WRITTEN TASK — Locate the line that contains "for name, shape", then copy it and all later lines of the data below exactly, through the last one.
^^^^^^^^^^^^^^^^
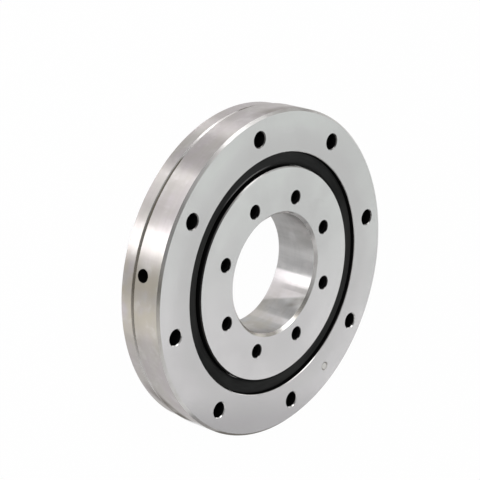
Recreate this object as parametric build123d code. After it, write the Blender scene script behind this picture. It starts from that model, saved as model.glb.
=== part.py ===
from build123d import *
from math import floor, pi, sqrt
import os

os.makedirs("parts", exist_ok=True)

# Crossed roller bearing with bolt holes in both rings. The back face lies on z = 0, the front face looks up
# and the bearing turns about Z. The oil hole in the rim points along -Y. Lengths are in millimetres.

# Bore and width, and the radial steps from the bore's wall outwards: to the inner ring's holes, to the
# middle of the rollers, to the outer ring's holes and to the rim
bore_d = 35.0
width = 15.0
inner_hole_step = 5.0
race_step = 10.5
outer_hole_step = 8.5
rim_step = 6.0

# Edges of both rings
bore_chamfer = 0.8
rim_chamfer = 0.7
pocket_chamfer = 0.3

# Rim of the outer ring: a register in front, then a narrow groove and a back land that clears the housing
register_len = 9.05
back_land_drop = 0.5
rim_groove_width = 0.85
rim_groove_depth = 0.7

# Outer ring's bolt holes, with the screw heads sunk in the back face
outer_hole_count = 8
outer_hole_d = 4.5
counterbore_d = 8.0
counterbore_depth = 4.4
hole_edge_break = 0.25

# Inner ring's holes, as wide as their thread is outside. The ring stands a little turned from the outer one.
inner_hole_count = 8
inner_hole_d = 4.0
thread_countersink = 0.15
inner_ring_turn = 13.8

# Rollers, and the square channel on its corner that the two V races leave for them
race_depth = 6.5
roller_d = 5.5
roller_shortness = 0.2
roller_chamfer = 0.3
roller_gap = 0.08
land_gap = 0.8
root_groove_width = 0.8
root_groove_depth = 0.3

# Spacers between the rollers
spacer_web = 1.2
spacer_len = 3.6
spacer_saddle_gap = 0.1
spacer_race_gap = 0.15

# Seals, sunk in a pocket over the lips of the two rings
pocket_depth = 2.3
outer_lip_len = 1.8
inner_lip_len = 1.45
seal_thickness = 1.15
seal_fit = 0.02
seal_edge_chamfer = 0.25
seal_lip_gap = 0.1
seal_lip_slope = 0.7
seal_lip_height = 0.35
seal_under_gap = 0.2

# Oil hole, and the plug and pin that close the hole for loading the rollers
oil_hole_d = 3.8
plug_d = 7.0
plug_fit = 0.02
plug_angle = 45.0
pin_d = 2.0
pin_fit = 0.01
pin_sink = 0.2
pin_mouth = 0.35
pin_overrun = 0.5

# Radii, heights and counts that follow from the sizes above
bore_r = bore_d / 2
inner_circle_r = bore_r + inner_hole_step
pitch_r = inner_circle_r + race_step
outer_circle_r = pitch_r + outer_hole_step
outer_r = outer_circle_r + rim_step
race_z = width - race_depth
roller_len = roller_d - roller_shortness
channel_side = roller_d + 2 * roller_gap
outer_land_r = pitch_r + land_gap / 2
inner_land_r = pitch_r - land_gap / 2
seat_r = outer_land_r + outer_lip_len
shoulder_r = inner_land_r - inner_lip_len
oil_hole_angle = -90.0
pin_end_z = race_z - plug_d / 2 - pin_overrun
first_outer_hole = oil_hole_angle + 180 / outer_hole_count
roller_count = 2 * floor(pi * pitch_r / (roller_d + spacer_web))
roller_step = 360 / roller_count


def band(r_low, r_high, z_low, z_high):
    """Rectangle in a ring's section, where x is the radius and y is the height."""
    return Pos((r_low + r_high) / 2, (z_low + z_high) / 2) * Rectangle(r_high - r_low, z_high - z_low)


def corners(section, r, *heights):
    """The section's corners at a radius and some heights."""
    return [v for v in section.vertices() if abs(v.X - r) < 1e-5 and min(abs(v.Y - z) for z in heights) < 1e-5]


def turned(section):
    """The solid that a section sweeps round the bearing's axis."""
    return revolve(Plane.XZ * section, Axis.Z)


def frustum(z_low, z_high, r_low, r_high):
    """Cone or cylinder on Z between two heights."""
    height = z_high - z_low
    middle = Pos(0, 0, z_low + height / 2)
    if abs(r_high - r_low) < 1e-6:
        return middle * Cylinder(r_low, height)
    return middle * Cone(r_low, r_high, height)


def on_circle(r, count, start, shape):
    """Copies of a shape, evenly spaced round a circle from a start angle."""
    return [Rot(0, 0, start + 360 * i / count) * Pos(r, 0, 0) * shape for i in range(count)]


def radial_bore(angle, d):
    """Cylinder from the middle of the race out through the rim."""
    length = outer_r - pitch_r + d
    return Rot(0, 0, angle) * Pos(pitch_r + length / 2, 0, race_z) * Rot(0, 90, 0) * Cylinder(d / 2, length)


def race_section():
    """Square channel on its corner, with a relief groove at the root of each race."""
    channel = Pos(pitch_r, race_z) * Rot(0, 0, 45) * Rectangle(channel_side, channel_side)
    reach = channel_side / sqrt(2) + root_groove_depth
    half = root_groove_width / 2
    return channel + band(pitch_r - reach, pitch_r + reach, race_z - half, race_z + half)


def outer_ring_blank():
    """Outer ring as turned and ground, before its holes."""
    back_r = outer_r - back_land_drop
    groove_r = back_r - rim_groove_depth
    groove_top = width - register_len
    groove_bottom = groove_top - rim_groove_width
    rim_relief = make_face(
        Polyline(
            (outer_r + rim_chamfer, groove_top),
            (groove_r, groove_top),
            (groove_r, groove_bottom),
            (back_r, groove_bottom - rim_groove_depth),
            (back_r, -rim_chamfer),
            (outer_r + rim_chamfer, -rim_chamfer),
            close=True,
        )
    )
    section = band(seat_r, outer_r, 0, width) - rim_relief
    section = chamfer(corners(section, outer_r, width) + corners(section, back_r, 0), rim_chamfer)
    section = chamfer(corners(section, seat_r, 0, width), pocket_chamfer)
    section += band(outer_land_r, seat_r, pocket_depth, width - pocket_depth)
    return turned(section - race_section())


def inner_ring_blank():
    """Inner ring as turned and ground, before its holes."""
    section = band(bore_r, shoulder_r, 0, width)
    section = chamfer(corners(section, bore_r, 0, width), bore_chamfer)
    section = chamfer(corners(section, shoulder_r, 0, width), pocket_chamfer)
    section += band(shoulder_r, inner_land_r, pocket_depth, width - pocket_depth)
    return turned(section - race_section())


def outer_bolt_hole():
    """Clearance hole with a broken front edge and a flat seat for the screw's head behind."""
    hole_r = outer_hole_d / 2
    hole = frustum(0, width, hole_r, hole_r)
    hole += frustum(width - hole_edge_break, width, hole_r, hole_r + hole_edge_break)
    return hole + frustum(0, counterbore_depth, counterbore_d / 2, counterbore_d / 2)


def inner_bolt_hole():
    """Hole for a thread, countersunk at both ends."""
    hole_r = inner_hole_d / 2
    mouth_r = hole_r + thread_countersink
    hole = frustum(0, width, hole_r, hole_r)
    hole += frustum(0, thread_countersink, mouth_r, hole_r)
    return hole + frustum(width - thread_countersink, width, hole_r, mouth_r)


def plug_pin():
    """Pin through ring and plug, driven in a little below the front face."""
    pin = frustum(pin_end_z, width - pin_sink, pin_d / 2, pin_d / 2)
    return Rot(0, 0, plug_angle) * Pos(outer_circle_r, 0, 0) * pin


def pin_hole():
    """Blind hole for the pin, with a small countersink in the front face."""
    hole_r = pin_d / 2 + pin_fit
    hole = frustum(pin_end_z, width, hole_r, hole_r)
    hole += frustum(width - pin_mouth, width, hole_r, hole_r + pin_mouth)
    return Rot(0, 0, plug_angle) * Pos(outer_circle_r, 0, 0) * hole


def front_seal():
    """Rubber ring pressed into the outer ring, with a sloped lip beside the inner ring."""
    floor_z = width - pocket_depth
    top_z = floor_z + seal_thickness
    rim_r = seat_r - seal_fit
    lip_r = shoulder_r + seal_lip_gap
    step_r = outer_land_r + seal_under_gap
    outline = Polyline(
        (rim_r - seal_edge_chamfer, top_z),
        (lip_r + seal_lip_slope, top_z),
        (lip_r, floor_z + seal_under_gap + seal_lip_height),
        (lip_r, floor_z + seal_under_gap),
        (step_r, floor_z + seal_under_gap),
        (step_r, floor_z),
        (rim_r, floor_z),
        (rim_r, top_z - seal_edge_chamfer),
        close=True,
    )
    return turned(make_face(outline))


def roller_place(k):
    """Place of roller k, whose axis leans outwards and inwards by turns, always at 45 degrees."""
    lean = 45 if k % 2 == 0 else -45
    return Rot(0, 0, k * roller_step) * Pos(pitch_r, 0, race_z) * Rot(0, lean, 0)


def spacer(k):
    """Square block between rollers k and k + 1, with a saddle for each."""
    side = channel_side - 2 * spacer_race_gap
    block = Box(side, spacer_len, side)
    block = Rot(0, 0, (k + 0.5) * roller_step) * Pos(pitch_r, 0, race_z) * Rot(0, 45, 0) * block
    saddle = Cylinder(roller_d / 2 + spacer_saddle_gap, 3 * roller_len)
    return block - roller_place(k) * saddle - roller_place(k + 1) * saddle


outer_blank = outer_ring_blank()
outer_holes = on_circle(outer_circle_r, outer_hole_count, first_outer_hole, outer_bolt_hole())
outer_ring = outer_blank - outer_holes - radial_bore(oil_hole_angle, oil_hole_d)
outer_ring = outer_ring - radial_bore(plug_angle, plug_d) - pin_hole()
loading_plug = (outer_blank & radial_bore(plug_angle, plug_d - 2 * plug_fit)) - pin_hole()

first_inner_hole = first_outer_hole + inner_ring_turn
inner_holes = on_circle(inner_circle_r, inner_hole_count, first_inner_hole, inner_bolt_hole())
inner_ring = inner_ring_blank() - inner_holes

roller = Cylinder(roller_d / 2, roller_len)
roller = chamfer(roller.edges().filter_by(GeomType.CIRCLE), roller_chamfer)
spacer_pair = [spacer(0), spacer(1)]

parts = {
    "outer_ring": outer_ring,
    "inner_ring": inner_ring,
    "front_seal": front_seal(),
    "back_seal": mirror(front_seal(), about=Plane.XY.offset(width / 2)),
    "loading_plug": loading_plug,
    "plug_pin": plug_pin(),
    "spacers": Compound([Rot(0, 0, (k - k % 2) * roller_step) * spacer_pair[k % 2] for k in range(roller_count)]),
}
for k in range(roller_count):
    parts[f"roller_{k + 1:02d}"] = roller_place(k) * roller

for name, shape in parts.items():
    export_step(shape, f"parts/{name}.step")
    print(name, len(shape.solids()), round(shape.volume, 2))
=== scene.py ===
from math import cos, pi, radians, sin

import bpy
from mathutils import Matrix, Vector


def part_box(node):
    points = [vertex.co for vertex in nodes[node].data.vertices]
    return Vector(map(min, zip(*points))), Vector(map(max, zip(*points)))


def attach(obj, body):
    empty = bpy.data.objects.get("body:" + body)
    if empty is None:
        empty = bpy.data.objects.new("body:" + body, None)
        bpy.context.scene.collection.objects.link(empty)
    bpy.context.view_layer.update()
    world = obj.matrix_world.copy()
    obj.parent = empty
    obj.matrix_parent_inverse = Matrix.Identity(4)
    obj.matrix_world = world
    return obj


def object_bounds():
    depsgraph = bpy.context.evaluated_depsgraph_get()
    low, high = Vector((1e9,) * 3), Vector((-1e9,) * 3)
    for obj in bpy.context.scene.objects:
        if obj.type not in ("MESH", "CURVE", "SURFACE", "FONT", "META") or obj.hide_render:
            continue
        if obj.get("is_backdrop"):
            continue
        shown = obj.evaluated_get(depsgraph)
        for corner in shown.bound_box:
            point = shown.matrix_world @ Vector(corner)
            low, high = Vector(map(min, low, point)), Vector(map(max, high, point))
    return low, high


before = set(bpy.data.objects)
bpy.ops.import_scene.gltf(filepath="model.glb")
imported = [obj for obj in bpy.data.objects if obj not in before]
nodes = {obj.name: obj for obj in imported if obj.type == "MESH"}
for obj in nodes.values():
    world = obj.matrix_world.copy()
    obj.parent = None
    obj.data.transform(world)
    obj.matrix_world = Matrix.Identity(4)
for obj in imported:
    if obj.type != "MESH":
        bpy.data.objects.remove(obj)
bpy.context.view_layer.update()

mm = 0.001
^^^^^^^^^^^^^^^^
IN RESPONSE —
for name, shape in parts.items():
    export_step(shape, f"parts/{name}.step")
    print(name, len(shape.solids()), round(shape.volume, 2))
=== scene.py ===
from math import cos, pi, radians, sin

import bpy
from mathutils import Matrix, Vector


def part_box(node):
    points = [vertex.co for vertex in nodes[node].data.vertices]
    return Vector(map(min, zip(*points))), Vector(map(max, zip(*points)))


def attach(obj, body):
    empty = bpy.data.objects.get("body:" + body)
    if empty is None:
        empty = bpy.data.objects.new("body:" + body, None)
        bpy.context.scene.collection.objects.link(empty)
    bpy.context.view_layer.update()
    world = obj.matrix_world.copy()
    obj.parent = empty
    obj.matrix_parent_inverse = Matrix.Identity(4)
    obj.matrix_world = world
    return obj


def object_bounds():
    depsgraph = bpy.context.evaluated_depsgraph_get()
    low, high = Vector((1e9,) * 3), Vector((-1e9,) * 3)
    for obj in bpy.context.scene.objects:
        if obj.type not in ("MESH", "CURVE", "SURFACE", "FONT", "META") or obj.hide_render:
            continue
        if obj.get("is_backdrop"):
            continue
        shown = obj.evaluated_get(depsgraph)
        for corner in shown.bound_box:
            point = shown.matrix_world @ Vector(corner)
            low, high = Vector(map(min, low, point)), Vector(map(max, high, point))
    return low, high


before = set(bpy.data.objects)
bpy.ops.import_scene.gltf(filepath="model.glb")
imported = [obj for obj in bpy.data.objects if obj not in before]
nodes = {obj.name: obj for obj in imported if obj.type == "MESH"}
for obj in nodes.values():
    world = obj.matrix_world.copy()
    obj.parent = None
    obj.data.transform(world)
    obj.matrix_world = Matrix.Identity(4)
for obj in imported:
    if obj.type != "MESH":
        bpy.data.objects.remove(obj)
bpy.context.view_layer.update()

mm = 0.001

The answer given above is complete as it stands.